▶ Task statement: Extract exactly those lines that lie between the start of the material and the line with "return [[outer[k - 1], outer[k], inner[k], inner[k", including both boundary lines and no others.

——

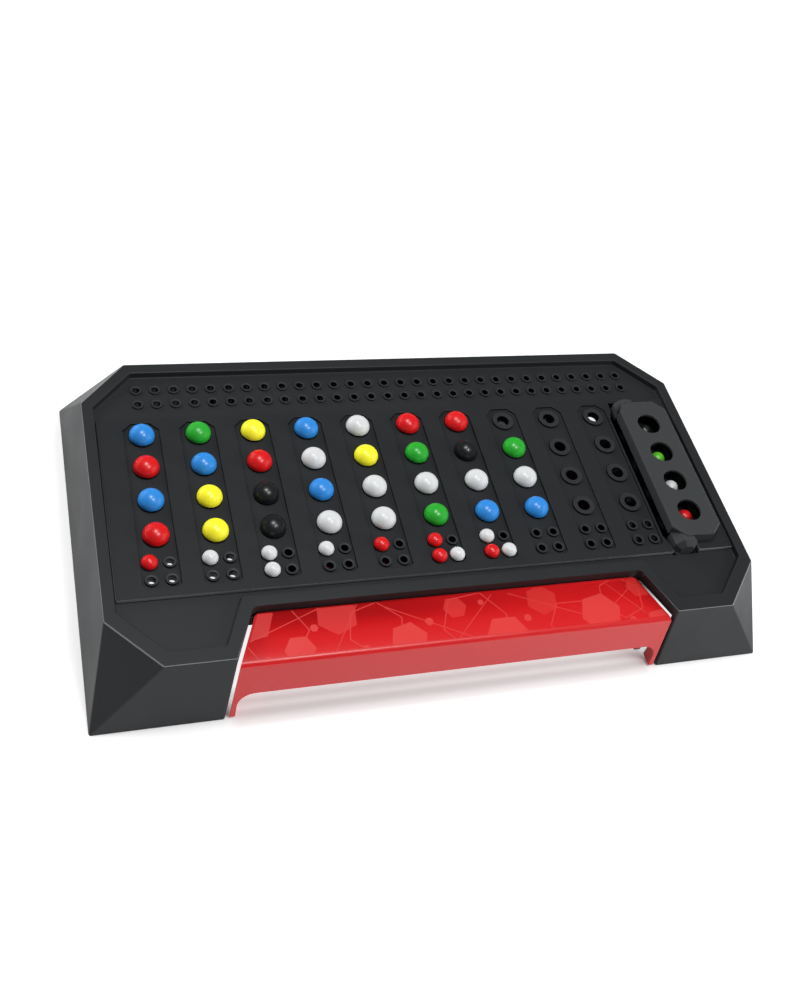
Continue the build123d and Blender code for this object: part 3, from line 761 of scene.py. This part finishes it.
def hexagon_rim(x, y, radius, turn):
    """The six strips between a hexagon and a smaller one inside it."""
    outer = hexagon(x, y, radius, turn)
    inner = hexagon(x, y, radius - RIM_WIDTH, turn)
    return [[outer[k - 1], outer[k], inner[k], inner[k - 1]] for k in range(6)]


def bar(x, y, length, width, turn):
    """Corners of a thin bar that starts at a point and runs in a direction."""
    along = np.array([math.cos(math.radians(turn)), math.sin(math.radians(turn))])
    across = np.array([-along[1], along[0]]) * width / 2
    start = np.array([x, y])
    end = start + along * length
    return [tuple(start - across), tuple(end - across), tuple(end + across), tuple(start + across)]


def ink_layer(name, shapes, low, high, material):
    """Thin closed slabs of ink, one for each outline, each a hair higher than the one before it."""
    mesh = bpy.data.meshes.new(name)
    work = bmesh.new()
    for number, shape in enumerate(shapes):
        level = high + INK_STEP * number
        base = [work.verts.new((x * MM, y * MM, low * MM)) for x, y in shape]
        top = [work.verts.new((x * MM, y * MM, level * MM)) for x, y in shape]
        work.faces.new(top)
        work.faces.new(base[::-1])
        for k in range(len(shape)):
            work.faces.new([base[k - 1], base[k], top[k], top[k - 1]])
    work.to_mesh(mesh)
    work.free()
    return settle(bpy.data.objects.new(name, mesh), material, "drawer")


# Pieces


class PEGGAME_OT_housing(bpy.types.Operator):
    """The black housing and the rings of its storage strip"""

    bl_idname = "peggame.housing"
    bl_label = "Housing"

    def execute(self, context):
        black = housing_plastic()
        moulded_copy("housing_shell", "top_housing", black, "board", outer_edge)
        seats = with_height(storage_holes(), sizes().deck_top)
        worn = ring_plastic("abs_storage_rings", roughness=0.46)
        turned(
            "storage_rings", STORAGE_RING, seats, SMALL_RING_SIDES, worn, "board",
            closed=True,
        )
        return {"FINISHED"}


class PEGGAME_OT_panel(bpy.types.Operator):
    """The panel with its lanes, its code rings and its key rings"""

    bl_idname = "peggame.panel"
    bl_label = "Panel"

    def execute(self, context):
        black = panel_plastic()
        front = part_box("play_panel")[0].y + PAINTED_HIGHLIGHT_DEPTH * MM
        moulded_copy(
            "lane_panel", "play_panel", black, "board",
            lambda corner: corner.co.y < front,
        )
        seats = with_height(code_holes(), sizes().lane_floor)
        hidden = with_height(hidden_holes(), sizes().well_floor)
        key_seats = with_height(key_holes(), sizes().lane_floor)
        worn = ring_plastic("abs_peg_rings", roughness=0.44)
        turned("code_rings", CODE_RING, seats, LARGE_SIDES, worn, "board", closed=True)
        turned(
            "hidden_posts", HIDDEN_POST, hidden, SMALL_RING_SIDES, black, "board",
            closed=True,
        )
        turned(
            "key_rings", KEY_RING, key_seats, SMALL_RING_SIDES, worn, "board",
            closed=True,
        )
        return {"FINISHED"}


class PEGGAME_OT_shield(bpy.types.Operator):
    """The code shield and its hinge pins"""

    bl_idname = "peggame.shield"
    bl_label = "Code shield"

    def execute(self, context):
        moulded_copy("shield_cover", "code_shield", shield_plastic(), "shield")
        paint_node("hinge_pins", drawn_steel("steel_hinge_pin"))
        return {"FINISHED"}


class PEGGAME_OT_drawer(bpy.types.Operator):
    """The red drawer, its printed top, its tray and its runners"""

    bl_idname = "peggame.drawer"
    bl_label = "Drawer"

    def execute(self, context):
        red = drawer_plastic()
        moulded_copy("drawer_face", "drawer_front", red, "drawer")
        moulded_copy("drawer_box", "drawer_tray", red, "drawer")
        black = runner_plastic()
        for side in ("left", "right"):
            moulded_copy("runner_" + side, "drawer_runner_" + side, black, "board")
        self.print_on_top()
        return {"FINISHED"}

    def print_on_top(self):
        """Hexagons, rims, dots and lines in two tints, cut to a field that widens towards the front."""
        inks = {
            "pale": print_ink("ink_pale_print", colours().ink_pale),
            "middle": print_ink("ink_middle_print", colours().ink_mid),
        }
        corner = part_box("drawer_front")[1]
        top = corner.z / MM
        back = corner.y / MM - PRINT_MARGIN
        front = back - PRINT_DEPTH
        half_front = PRINT_HALF_BACK + PRINT_DEPTH * math.tan(math.radians(PRINT_LEAN))
        tints = {
            "middle": [hexagon(*solid) for solid in PRINT_HEXAGONS[::2]],
            "pale": [hexagon(*solid) for solid in PRINT_HEXAGONS[1::2]],
        }
        for rim in PRINT_RIMS:
            tints["pale"] += hexagon_rim(*rim)
        tints["pale"] += [hexagon(*dot) for dot in PRINT_DOTS]
        tints["pale"] += [bar(*line) for line in PRINT_LINES]
        for tone, height in INK_HEIGHTS.items():
            shapes = [clipped(shape, half_front, PRINT_HALF_BACK, front, back) for shape in tints[tone]]
            shapes = [shape for shape in shapes if shape]
            ink_layer("drawer_print_" + tone, shapes, top - INK_ROOT, top + height, inks[tone])


class PEGGAME_OT_code_pegs(bpy.types.Operator):
    """The code pegs, one piece for each colour, and the hidden ones of that colour as another"""

    bl_idname = "peggame.code_pegs"
    bl_label = "Code pegs"

    def execute(self, context):
        s = sizes()
        large = code_peg_profile()
        small = key_peg_profile()
        for name in ("blue", "red", "green", "yellow", "white", "black", "lime"):
            node = "code_peg_lime" if name == "lime" else "code_pegs_" + name
            plastic = peg_plastic(name, "peg")
            in_lanes = seats_of(node, code_holes(), s.head_radius)
            in_well = seats_of(node, hidden_holes(), s.head_radius)
            body = name + "_code_pegs"
            if len(in_lanes):
                seats = with_height(in_lanes, s.lane_floor + s.ring_height)
                turned(body, large, seats, LARGE_SIDES, plastic, body, [node])
            if len(in_well):
                seats = with_height(in_well, s.well_floor + s.post_height)
                hidden = "hidden_" + name + "_peg"
                turned(hidden, small, seats, SMALL_PEG_SIDES, plastic, body, [node])
        return {"FINISHED"}


class PEGGAME_OT_key_pegs(bpy.types.Operator):
    """The small key pegs"""

    bl_idname = "peggame.key_pegs"
    bl_label = "Key pegs"

    def execute(self, context):
        s = sizes()
        profile = key_peg_profile()
        for name in ("red", "white"):
            node = "key_pegs_" + name
            plastic = peg_plastic(name, "key_peg")
            places = seats_of(node, key_holes(), s.key_head_radius)
            seats = with_height(places, s.lane_floor + s.ring_height)
            body = name + "_key_pegs"
            turned(body, profile, seats, SMALL_PEG_SIDES, plastic, body, [node])
        return {"FINISHED"}


class PEGGAME_OT_spare_pegs(bpy.types.Operator):
    """The four ball-headed pegs in the drawer"""

    bl_idname = "peggame.spare_pegs"
    bl_label = "Spare pegs"

    def execute(self, context):
        s = sizes()
        ball = s.ball_radius / MM
        profile = ball_peg_profile(ball, SPARE_STEM, SPARE_REACH)
        # Each peg lies on its ball and on the rim of its tip, so its axis slopes down towards the tip:
        # reach sin(slope) + stem cos(slope) = ball
        slope = math.asin(ball / math.hypot(SPARE_REACH, SPARE_STEM)) - math.atan(SPARE_STEM / SPARE_REACH)
        for name, side in (("red", 1), ("lime", -1), ("orange", 1), ("sky_blue", -1)):
            node = "spare_peg_" + name
            low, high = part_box(node)
            end = low.y if side > 0 else high.y
            middle = [(low.x + high.x) / 2, end + side * s.ball_radius, s.ball_height]
            down = np.array([0.0, side * math.cos(slope), -math.sin(slope)])
            across = np.array([1.0, 0.0, 0.0])
            axes = np.array([across, np.cross(down, across), down])
            plastic = peg_plastic(name, "spare")
            turned(
                "spare_" + name, profile, [middle], LARGE_SIDES, plastic, "drawer", [node],
                axes=axes,
            )
        return {"FINISHED"}


class PEGGAME_OT_screws(bpy.types.Operator):
    """The screws under the runners and in the drawer"""

    bl_idname = "peggame.screws"
    bl_label = "Screws"

    def execute(self, context):
        steel = drawn_steel("steel_screw")
        for node in ("runner_screws", "drawer_screws"):
            paint_node(node, steel)
        return {"FINISHED"}


class PEGGAME_OT_stage(bpy.types.Operator):
    """The floor, the lamps, the room and the camera"""

    bl_idname = "peggame.stage"
    bl_label = "Stage"

    def execute(self, context):
        scene = context.scene
        self.floor(scene)
        for lamp in LAMPS:
            self.lamp(scene, *lamp)
        self.room(scene)
        self.camera(scene)
        scene.view_settings.view_transform = "Standard"
        return {"FINISHED"}

    def floor(self, scene):
        """A square of paper under the object."""
        mesh = bpy.data.meshes.new("floor")
        half = FLOOR_HALF
        corners = [(-half, -half, 0), (half, -half, 0), (half, half, 0), (-half, half, 0)]
        mesh.from_pydata(corners, [], [(0, 1, 2, 3)])
        floor = bpy.data.objects.new("floor", mesh)
        mesh.materials.append(floor_paper("floor_paper"))
        scene.collection.objects.link(floor)

    def lamp(self, scene, name, spot, width, power, reflected):
        """A square lamp that faces the object."""
        data = bpy.data.lights.new(name, "AREA")
        data.energy = power
        data.size = width
        lamp = bpy.data.objects.new(name, data)
        lamp.visible_glossy = reflected
        lamp.location = spot
        aim = Vector(LAMP_AIM) - Vector(spot)
        lamp.rotation_euler = aim.to_track_quat("-Z", "Y").to_euler()
        scene.collection.objects.link(lamp)

    def room(self, scene):
        """A white room to the camera and through clear pieces, and a dim one as a lamp."""
        world = bpy.data.worlds.new("room")
        world.use_nodes = True
        scene.world = world
        tree = world.node_tree
        tree.nodes.clear()
        path = tree.nodes.new("ShaderNodeLightPath")
        dim = add_node(tree, "ShaderNodeBackground", {}, {
            "Color": linear("#ffffff"), "Strength": ROOM_LIGHT})
        white = add_node(tree, "ShaderNodeBackground", {}, {"Color": linear("#ffffff"), "Strength": 1.0})
        seen = any_of(tree, [path.outputs["Is Camera Ray"], path.outputs["Is Transmission Ray"]])
        chosen = add_node(tree, "ShaderNodeMixShader", {}, {
            0: seen, 1: dim.outputs[0], 2: white.outputs[0]})
        output = tree.nodes.new("ShaderNodeOutputWorld")
        tree.links.new(chosen.outputs[0], output.inputs[0])

    def camera(self, scene):
        """The camera at the photograph's viewing angle."""
        data = bpy.data.cameras.new("camera")
        data.sensor_width = SENSOR_WIDTH
        data.lens = FOCAL_PIXELS / LONG_SIDE_PIXELS * SENSOR_WIDTH
        data.clip_start = 0.01
        camera = bpy.data.objects.new("camera", data)
        turn = Euler([math.radians(angle) for angle in CAMERA_TURN])
        camera.matrix_world = Matrix.Translation(Vector(CAMERA_PLACE) * MM) @ turn.to_matrix().to_4x4()
        scene.collection.objects.link(camera)
        scene.camera = camera


class PEGGAME_PT_sidebar(bpy.types.Panel):
    """The peg game's sizes, colours and pieces"""

    bl_idname = "PEGGAME_PT_sidebar"
    bl_label = "Code-breaking peg game"
    bl_space_type = "VIEW_3D"
    bl_region_type = "UI"
    bl_category = "Peg game"

    def draw(self, context):
        for group in (context.scene.peggame_sizes, context.scene.peggame_colours):
            box = self.layout.box()
            for key in group.__annotations__:
                box.prop(group, key)
        for operator in OPERATORS:
            self.layout.operator(operator.bl_idname)


OPERATORS = (
    PEGGAME_OT_housing,
    PEGGAME_OT_panel,
    PEGGAME_OT_shield,
    PEGGAME_OT_drawer,
    PEGGAME_OT_code_pegs,
    PEGGAME_OT_key_pegs,
    PEGGAME_OT_spare_pegs,
    PEGGAME_OT_screws,
    PEGGAME_OT_stage,
)
CLASSES = (PEGGAME_PG_sizes, PEGGAME_PG_colours) + OPERATORS + (PEGGAME_PT_sidebar,)


def register():
    """Registers the classes and gives the scene its sizes and colours."""
    for item in CLASSES:
        bpy.utils.register_class(item)
    bpy.types.Scene.peggame_sizes = bpy.props.PointerProperty(type=PEGGAME_PG_sizes)
    bpy.types.Scene.peggame_colours = bpy.props.PointerProperty(type=PEGGAME_PG_colours)


def unregister():
    """Takes back what register did."""
    del bpy.types.Scene.peggame_colours
    del bpy.types.Scene.peggame_sizes
    for item in reversed(CLASSES):
        bpy.utils.unregister_class(item)


def main():
    register()
    bpy.ops.peggame.housing()
    bpy.ops.peggame.panel()
    bpy.ops.peggame.shield()
    bpy.ops.peggame.drawer()
    bpy.ops.peggame.code_pegs()
    bpy.ops.peggame.key_pegs()
    bpy.ops.peggame.spare_pegs()
    bpy.ops.peggame.screws()
    bpy.ops.peggame.stage()


if __name__ == "__main__":
    main()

——

▶ Answer for the task:
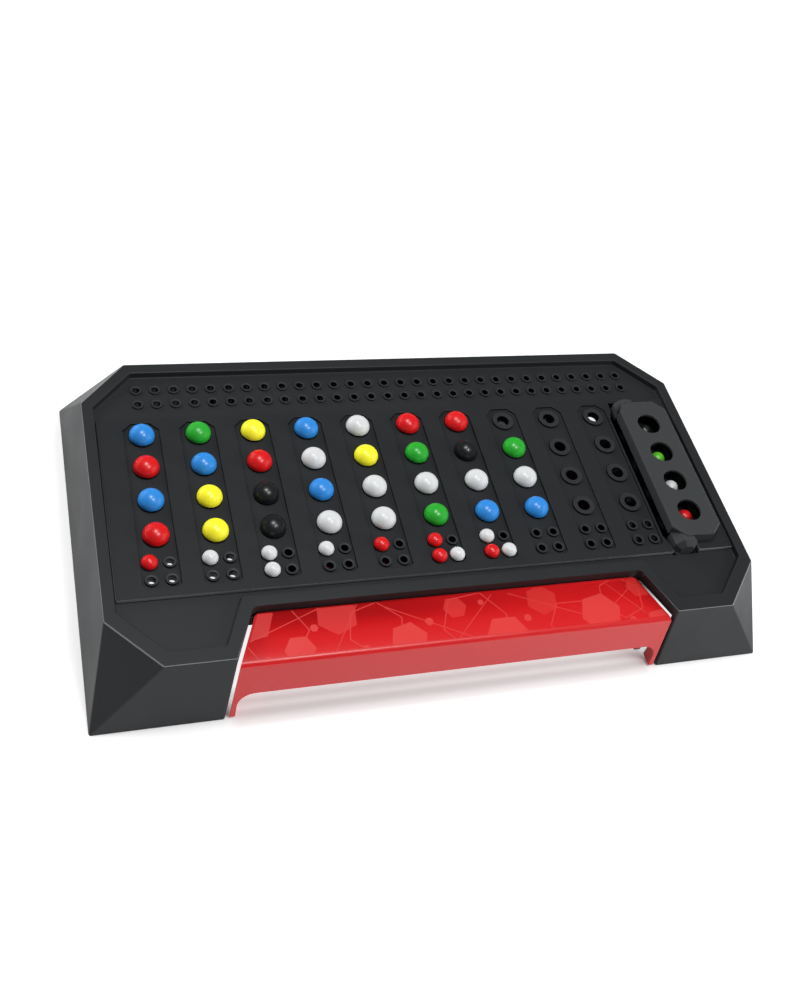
Continue the build123d and Blender code for this object: part 3, from line 761 of scene.py. This part finishes it.
def hexagon_rim(x, y, radius, turn):
    """The six strips between a hexagon and a smaller one inside it."""
    outer = hexagon(x, y, radius, turn)
    inner = hexagon(x, y, radius - RIM_WIDTH, turn)
    return [[outer[k - 1], outer[k], inner[k], inner[k - 1]] for k in range(6)]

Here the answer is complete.